### [What to do]
Only one span of the listing below is wanted: the lines from the one with "const egg = new" through the one with "bpy.context.scene.collection.objects.link(empty)", reproduced exactly, both ends kept.

## begin

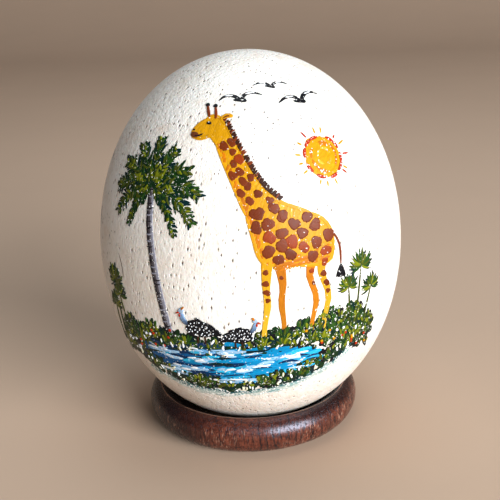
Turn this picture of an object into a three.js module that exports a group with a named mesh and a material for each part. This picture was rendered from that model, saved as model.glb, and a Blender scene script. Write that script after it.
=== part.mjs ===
// An ostrich egg standing on end in a low turned hardwood ring.
//
// Millimetres, +Z up. The origin is on the table, straight below the egg's long axis.
// +Y points to the back and +X to the right of the egg's painted side.
// The egg is a solid of revolution. The ring is one turned piece: a bull-nosed outside, a
// dished seat that follows the slope of the egg, a straight hole and a flat base.

import * as THREE from 'three';

// Egg
const EGG_RADIUS = 64.0;          // half its width, at the widest place
const EGG_HALF_HEIGHT = 79.4;     // half its height
const EGG_CENTRE_HEIGHT = 81.3;   // middle of the egg above the table
const EGG_TAPER = -0.009;         // below 0 the top end is the slimmer one
const EGG_FULLNESS = 0.04;        // above 0 both ends are blunter than an ellipse's
const EGG_ROWS = 44;              // facets from pole to pole
const EGG_SIDES = 64;             // facets around

// Ring
const RING_CENTRE_X = -1.3;       // the egg leans on the right side of its seat
const RING_RADIUS = 46.5;         // outside, at mid height
const RING_HEIGHT = 17.0;         // of the whole bull nose, before the seat cuts its top
const RING_BULGE = 8.1;           // how far the bull nose swells beyond the foot
const HOLE_RADIUS = 29.0;
const HOLE_CHAMFER = 0.6;
const SEAT_CLEARANCE = 0.4;       // between egg and seat, where they are closest
const SEAT_ANGLE = 2.66;          // place on the egg that the seat lies along, radians from the top
const RING_SIDES = 72;            // facets around
const BULGE_STEPS = 14;           // facets up the bull nose

// Point of the egg's outline at angle t, from 0 at the top to PI at the bottom: an ellipse
// whose radius swells or shrinks with height.
function eggOutline(t) {
  const rise = Math.cos(t);
  const swell = 1 + EGG_TAPER * rise + EGG_FULLNESS * rise * rise;
  const radius = EGG_RADIUS * Math.sin(t) * swell;
  return new THREE.Vector2(radius, EGG_CENTRE_HEIGHT + EGG_HALF_HEIGHT * rise);
}

// Closed body made by turning an outline of (radius, height) points about the Z axis.
function turned(outline, sides) {
  return new THREE.LatheGeometry(outline, sides).rotateX(Math.PI / 2);
}

function eggGeometry() {
  const outline = [];
  for (let row = 0; row <= EGG_ROWS; row += 1) {
    outline.push(eggOutline(Math.PI * (1 - row / EGG_ROWS)));
  }
  outline[0].x = 0;
  outline[EGG_ROWS].x = 0;
  return turned(outline, EGG_SIDES);
}

// The seat is a cone that lies along the egg's own slope at SEAT_ANGLE, moved off the egg by
// the clearance. Radii are the ring's, so its offset from the egg is added.
function seatCone() {
  const step = 0.001;
  const touch = eggOutline(SEAT_ANGLE);
  const slopeLine = eggOutline(SEAT_ANGLE - step).sub(eggOutline(SEAT_ANGLE + step)).normalize();
  const radius = touch.x + SEAT_CLEARANCE * slopeLine.y - RING_CENTRE_X;
  const height = touch.y - SEAT_CLEARANCE * slopeLine.x;
  const slope = slopeLine.y / slopeLine.x;
  return { slope, heightAt: (r) => height + slope * (r - radius) };
}

// Point of the bull nose at angle a, from -PI/2 at the foot to PI/2 at the top.
function bullNose(a) {
  const foot = RING_RADIUS - RING_BULGE;
  return new THREE.Vector2(foot + RING_BULGE * Math.cos(a), RING_HEIGHT / 2 * (1 + Math.sin(a)));
}

// Angle at which the bull nose meets the seat, which is the ring's lip.
function lipAngle(seat) {
  const across = seat.slope * RING_BULGE;
  const up = RING_HEIGHT / 2;
  const rest = seat.heightAt(RING_RADIUS - RING_BULGE) - up;
  return Math.atan2(across, up) + Math.asin(rest / Math.hypot(across, up));
}

function ringGeometry() {
  const seat = seatCone();
  const foot = -Math.PI / 2;
  const lip = lipAngle(seat);
  const outline = [new THREE.Vector2(HOLE_RADIUS + HOLE_CHAMFER, 0)];
  for (let i = 0; i <= BULGE_STEPS; i += 1) {
    outline.push(bullNose(foot + (lip - foot) * i / BULGE_STEPS));
  }
  outline.push(new THREE.Vector2(HOLE_RADIUS, seat.heightAt(HOLE_RADIUS)));
  outline.push(new THREE.Vector2(HOLE_RADIUS, HOLE_CHAMFER));
  outline.push(outline[0].clone());
  return turned(outline, RING_SIDES);
}

const shell = new THREE.MeshStandardMaterial({ color: 0xe9dfcd, roughness: 0.38, metalness: 0 });
const wood = new THREE.MeshStandardMaterial({ color: 0x4a2519, roughness: 0.35, metalness: 0 });

const egg = new THREE.Mesh(eggGeometry(), shell);
egg.name = 'egg';

const ring = new THREE.Mesh(ringGeometry(), wood);
ring.name = 'ring_stand';
ring.position.x = RING_CENTRE_X;

const model = new THREE.Group();
model.add(egg, ring);

export default model;
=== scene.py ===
# %% [markdown]
# # A painted ostrich egg in its wooden ring
#
# The real object has two pieces: an emptied ostrich egg, polished and painted by hand with
# acrylics, and a low ring of dark hardwood in which it stands on end. The solids of both are
# already settled in the frame that is loaded here. This notebook makes their surfaces:
# a fine mesh for each, the pores of the shell, the grain of the wood, and the paint, which is
# modelled stroke by stroke as thin raised ribbons, the way a brush leaves it.
#
# Lengths are in metres, as in the frame. Places in the painting are in millimetres, because a
# painter's sizes read better so, and MM turns them into metres.

# %% The frame
import math

import bpy
import numpy as np
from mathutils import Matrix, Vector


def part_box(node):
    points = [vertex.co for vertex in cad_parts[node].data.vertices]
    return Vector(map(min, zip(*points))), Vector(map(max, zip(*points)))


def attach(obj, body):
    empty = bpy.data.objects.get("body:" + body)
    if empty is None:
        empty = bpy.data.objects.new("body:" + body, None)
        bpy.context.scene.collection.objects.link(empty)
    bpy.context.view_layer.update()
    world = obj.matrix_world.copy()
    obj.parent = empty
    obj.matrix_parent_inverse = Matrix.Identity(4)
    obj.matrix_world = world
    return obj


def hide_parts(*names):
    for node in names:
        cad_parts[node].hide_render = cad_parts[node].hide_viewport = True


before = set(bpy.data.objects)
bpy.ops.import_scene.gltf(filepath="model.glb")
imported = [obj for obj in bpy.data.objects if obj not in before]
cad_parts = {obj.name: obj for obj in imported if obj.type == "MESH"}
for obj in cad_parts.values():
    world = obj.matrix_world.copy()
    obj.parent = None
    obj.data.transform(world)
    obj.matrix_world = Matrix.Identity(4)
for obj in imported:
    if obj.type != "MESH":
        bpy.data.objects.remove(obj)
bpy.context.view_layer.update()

MM = 0.001
SEED = 7
random = np.random.default_rng(SEED)
scene = bpy.context.scene

# %% [markdown]
# ## The camera
#
# The camera stands in front of the painted side and looks down a little, close enough that
# the egg shows some perspective. Its place is worked out from the point it looks at, the
# height of its line of sight and its distance. The lens comes from the field of view. A small
# roll, as from a hand-held camera, is put in by turning the camera's own right and up axes.

# %% Camera
from mathutils import Matrix, Vector

AIM = Vector((-0.0005, 0.0, 0.0753))
ELEVATION = math.radians(18.18)
DISTANCE = 0.3909
ROLL = math.radians(2.05)
FOCAL_WIDTHS = 1.8                      # focal length over the width of the film
SENSOR = 36.0                           # millimetres, the usual film width

back = Vector((0, -math.cos(ELEVATION), math.sin(ELEVATION)))
level_right = Vector((1, 0, 0))
level_up = back.cross(level_right)
right = level_right * math.cos(ROLL) - level_up * math.sin(ROLL)
up = level_right * math.sin(ROLL) + level_up * math.cos(ROLL)

lens = bpy.data.cameras.new("camera")
lens.sensor_width = SENSOR
lens.lens = FOCAL_WIDTHS * SENSOR
lens.clip_start = 0.01
camera = bpy.data.objects.new("camera", lens)
axes = Matrix((right, up, back)).transposed().to_4x4()
camera.matrix_world = Matrix.Translation(AIM + back * DISTANCE) @ axes
scene.collection.objects.link(camera)
scene.camera = camera
print("camera at", camera.matrix_world.translation, "lens", round(lens.lens, 1), "mm")

# %% [markdown]
# ## Meshes from grids
#
# Every surface below is a grid: rows of points that run one way, columns the other. One
# helper turns such a grid into faces. It can close the columns into a tube, and it can close
# each end with a single point, as at the poles of an egg, or with one face, as on a cut end.

# %% Grid helper
def grid_faces(rows, columns, first=0):
    """Four-sided faces of a grid whose last column joins its first. Corner numbers are worked
    out for all faces at once: row times columns, plus column, plus the first point's number."""
    row, column = np.meshgrid(np.arange(rows - 1), np.arange(columns), indexing="ij")
    after = (column + 1) % columns
    corners = (row * columns + column, row * columns + after,
               (row + 1) * columns + after, (row + 1) * columns + column)
    return np.stack(corners, -1).reshape(-1, 4) + first


def new_piece(name, points, faces):
    """A mesh object at the origin from an array of points and lists of corner numbers."""
    mesh = bpy.data.meshes.new(name)
    mesh.from_pydata(points.tolist(), [], faces)
    mesh.polygons.foreach_set("use_smooth", np.ones(len(mesh.polygons), bool))
    mesh.update()
    piece = bpy.data.objects.new(name, mesh)
    scene.collection.objects.link(piece)
    return piece


def round_circle(amount):
    """So many angles, evenly spaced round the full circle, from 0."""
    return np.linspace(0, 2 * np.pi, amount, endpoint=False)


def turned(name, radius, height, columns, poles=None):
    """A body of revolution: point (row, column) is at radius[row] from the axis, at
    height[row], and at column times the full circle over the number of columns. Poles are
    the heights of the two points on the axis that close it, below and above. Without them
    the outline closes on itself."""
    angle = round_circle(columns)
    x = np.outer(radius, np.cos(angle))
    y = np.outer(radius, np.sin(angle))
    z = np.outer(height, np.ones(columns))
    points = np.stack([x, y, z], -1).reshape(-1, 3)
    faces = grid_faces(len(radius), columns).tolist()
    here = np.arange(columns)
    after = (here + 1) % columns
    last = (len(radius) - 1) * columns
    if poles:
        low, high = np.full(columns, len(points)), np.full(columns, len(points) + 1)
        points = np.vstack([points, [[0, 0, poles[0]], [0, 0, poles[1]]]])
        faces += np.stack([low, after, here], -1).tolist()
        faces += np.stack([high, last + here, last + after], -1).tolist()
    else:
        faces += np.stack([last + here, last + after, after, here], -1).tolist()
    return new_piece(name, points, faces)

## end

### [Final result]
const egg = new THREE.Mesh(eggGeometry(), shell);
egg.name = 'egg';

const ring = new THREE.Mesh(ringGeometry(), wood);
ring.name = 'ring_stand';
ring.position.x = RING_CENTRE_X;

const model = new THREE.Group();
model.add(egg, ring);

export default model;
=== scene.py ===
# %% [markdown]
# # A painted ostrich egg in its wooden ring
#
# The real object has two pieces: an emptied ostrich egg, polished and painted by hand with
# acrylics, and a low ring of dark hardwood in which it stands on end. The solids of both are
# already settled in the frame that is loaded here. This notebook makes their surfaces:
# a fine mesh for each, the pores of the shell, the grain of the wood, and the paint, which is
# modelled stroke by stroke as thin raised ribbons, the way a brush leaves it.
#
# Lengths are in metres, as in the frame. Places in the painting are in millimetres, because a
# painter's sizes read better so, and MM turns them into metres.

# %% The frame
import math

import bpy
import numpy as np
from mathutils import Matrix, Vector


def part_box(node):
    points = [vertex.co for vertex in cad_parts[node].data.vertices]
    return Vector(map(min, zip(*points))), Vector(map(max, zip(*points)))


def attach(obj, body):
    empty = bpy.data.objects.get("body:" + body)
    if empty is None:
        empty = bpy.data.objects.new("body:" + body, None)
        bpy.context.scene.collection.objects.link(empty)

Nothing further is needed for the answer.